Tech website the Verge reported on Friday that North laid off 150 employees on Thursday – which would represent nearly a third of its work force – but the company would not confirm that figure to The Globe and Mail. The federal government subsequently suspended payments from a $24-million investment it had announced for North last November that was contingent on job creation.

“In order to succeed long-term, we’re faced with some tough decisions,” said Stephen Lake, North’s co-founder and chief executive, in an e-mailed statement. “We decided to lay off a number of employees yesterday in order to focus our resources and ensure we have sufficient runway to execute on our upcoming milestones over the next 18-24 months.”

Last October, the company revealed it had shifted its focus from a motion-sensor armband to “smart” glasses on the back of one of the biggest venture-capital deals in Canadian history: a nearly $160-million funding round announced in 2016 led by Intel Capital, the Amazon Alexa Fund and Fidelity Investments Canada. The funding helped the company scale up its manufacturing muscle, bringing its employee ranks to nearly 500 by last fall as it staffed up a plant to make the new smartglasses.

But Mr. Lake suggested on Friday the company had overinvested in certain parts of its growth as it shifted focus to smartglasses. "Over the past several years, we grew quickly to bring Focals to market,” he wrote. “In the leadup to their launch, we made big bets across R&D, manufacturing, retail and more. Those risks were the right choices at the time, and helped us create a product that set a new bar in our category of everyday smart glasses.”

The federal government declined to say how much of its repayable $24-million investment had already been paid out to North. It marks the first time Ottawa has suspended an investment from the year-and-a-half old Strategic Innovation Fund. “We are currently in discussions with the company to establish the best path to repayment, while protecting existing jobs," Innovation Minister Navdeep Bains said in an e-mailed statement.

Formed by three friends from the University of Waterloo in 2012, the company formerly known as Thalmic Labs became one of Waterloo Region’s most heralded success stories after BlackBerry Ltd. began falling behind in the smartphone market. Its gesture-controlled Myo armband – which used electrical activity from the wearer’s body to control other devices – was hyped as a major advancement in wearable technology earlier this decade, but it was meant to be used in conjunction with other products and never reached mass adoption.

Last year, the company stopped selling the Myo, changing directions entirely as it revealed a project it had secretly worked on for years. In October, it unveiled Focals, smartglasses that can flash messages and notifications into wearers’ sight lines that look far more like standard glasses than previous generations of smartglasses, such as Google Glass.
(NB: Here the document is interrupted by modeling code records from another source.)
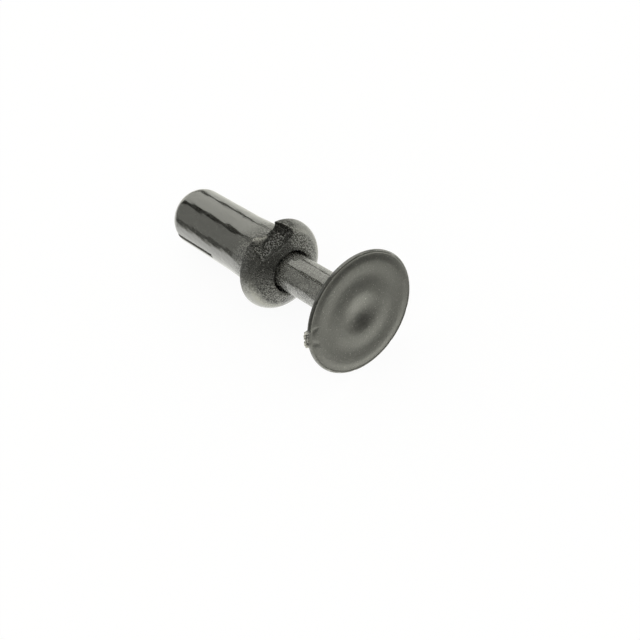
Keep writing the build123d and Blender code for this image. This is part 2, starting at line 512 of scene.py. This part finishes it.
# %% Rounding of the rim, room at the seat, and the rings of the face
SEAT_GAP, TIP_SOFT = 0.015, 0.06
LIP_W, LIP_H, LIP_FOOT_R, LIP_SOFT = 0.25, 0.065, 6.14, 0.02
RIM_DROP, RIM_SOFT, RIM_BACK_SOFT, RIM_DRAFT = 0.03, 0.2, 0.1, math.radians(12.0)
FACE_RADII = (0, 2.3, 3.85, 5.25, HEAD_R - LIP_W)
FACE_LEVELS = (-0.28, 0, -0.075, 0, -LIP_H)


def face_level(radius):
    """The face's relief: from each ring to the next by the smooth step of the way between them."""
    level = np.full_like(radius, FACE_LEVELS[0])
    rings = zip(FACE_RADII, FACE_RADII[1:], FACE_LEVELS, FACE_LEVELS[1:])
    for inner, outer, start, end in rings:
        level += (end - start) * smooth_step((radius - inner) / (outer - inner))
    return level


def quarter_bend(centre, radius, start, end, count):
    """Points of an arc in the profile's plane, from one turn to another."""
    swing = np.linspace(start, end, count)
    return np.stack([centre[0] + radius * np.cos(swing), centre[1] + radius * np.sin(swing)], -1)


def straight(start, end, count):
    """Even points from start to end, without the end."""
    return np.array(start) + spaced(0, 1, count)[:, None] * (np.array(end) - np.array(start))


print("level at the rings:", face_level(np.array(FACE_RADII)).round(3), "mm")

# %% Profile of the plunger
across_face = np.linspace(0, 1, 78)[1:] * FACE_RADII[-1]
face = np.stack([across_face, HEAD_FACE + face_level(across_face)], -1)
rim_top, rim_low = HEAD_FACE - RIM_DROP, HEAD_FACE - HEAD_RIM_T
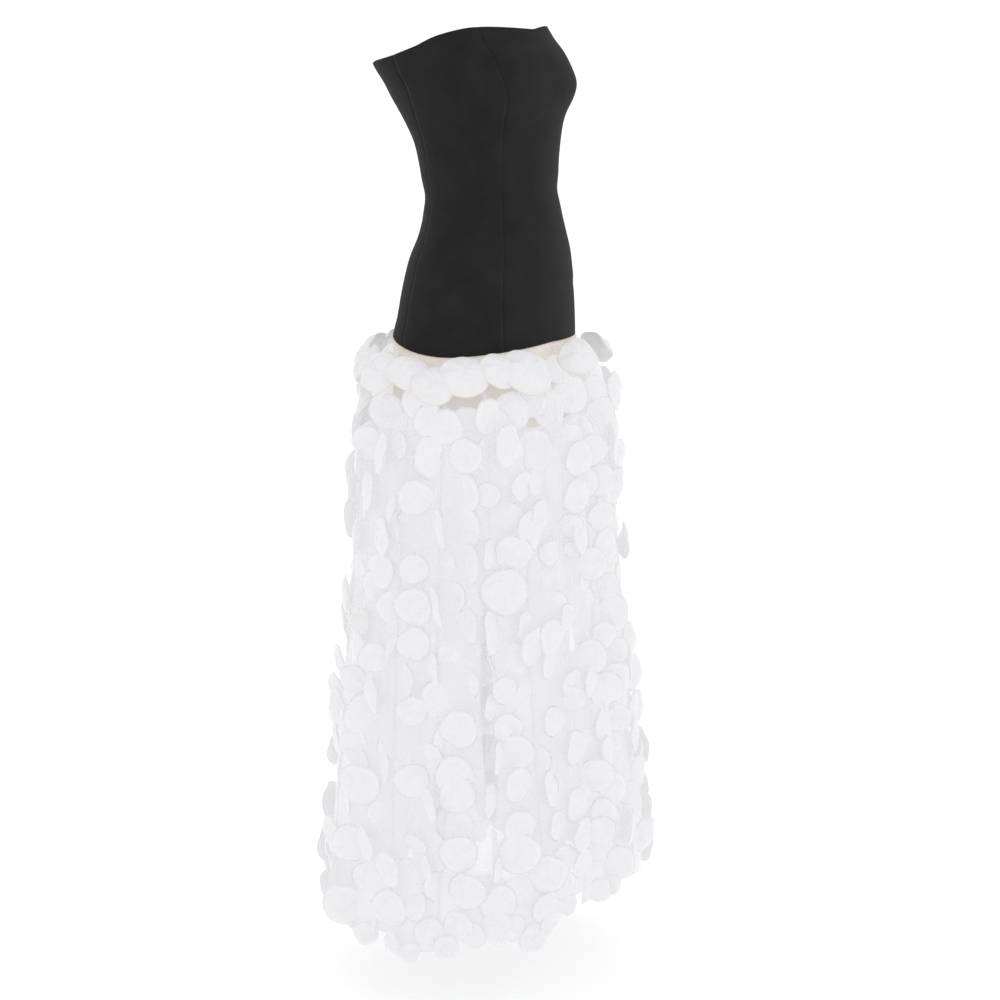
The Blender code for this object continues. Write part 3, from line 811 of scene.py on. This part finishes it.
def puffed_organza(name, tones, painted_glow_strength, inside, turns, rim_tone_and_painted_light, wrinkle_depth):
    """Disc cloth: two thin white layers, denser at the sewn rim, with long fine wrinkles and frost."""
    material, tree, shader, place = new_material(name)
    spot, cloth = place["Object"], place["UV"]
    clouds = noise(tree, spot, scale=75.0)
    low, high = [cool_white(tone) for tone in tones]
    frost = mixed_colour(tree, ranged(tree, clouds, 0.0, 1.0), low, high)
    # The rim's lighter tone is partly the denser sewn cloth and partly painted light that lifts the shade
    # where the disc meets its ribbon.
    rim = ranged(tree, vector_maths(tree, "LENGTH", cloth)["Value"], 0.0, 1.0, 0.70, 1.0)
    tone = mixed_colour(tree, rim, frost, rim_tone_and_painted_light)
    # Wrinkles run along the cloth, and each disc's drift away from the others'.
    drift = added(tree, "ShaderNodeTexNoise", {"Vector": spot, "Scale": 28.0, "Detail": 1.0})
    aside = scaled(tree, drift.outputs["Color"], 9.0)
    lengthwise = vector_maths(tree, "MULTIPLY_ADD", cloth, (1.3, 6.0, 0.0), aside)["Vector"]
    wrinkles = noise(tree, lengthwise, scale=1.0, detail=2.0)
    fed(tree, shader, {
        "Base Color": tone,
        "Roughness": ranged(tree, clouds, 0.46, 0.60),
        # Emission is a painted glow, lighter on faces that look out and up, painted shade on faces turned
        # in.
        "Emission Color": painted_facing_glow(tree, place, tone, inside, turns),
        "Emission Strength": painted_glow_strength,
        "Normal": bumped(tree, [(wrinkles, wrinkle_depth), (clouds, 0.0003)]),
    })
    return material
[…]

They initially retailed for US$999 a pair. Consumers could purchase them online, but had to visit shops in either Toronto or Brooklyn, N.Y., to have them custom fitted. It announced “pop-up” fitting showrooms in Seattle and the San Francisco Bay Area earlier this month.

The pivot was seen as bold in the tech community, given the failure of previous generations of the technology to make a dent among North’s target market of everyday consumers; most other smartglasses makers had shifted their efforts to enterprise customers, such as manufacturers. In the four months since Focals launched, their early success has been unclear. The company, though, has since lowered their price point to US$599. North would not disclose sales numbers, but a spokesperson said they had sold out this month at their Seattle pop-up location.

In December, North also bought the technology and intellectual-property assets from Intel Corp.’s shuttered smartglasses division for an undisclosed amount.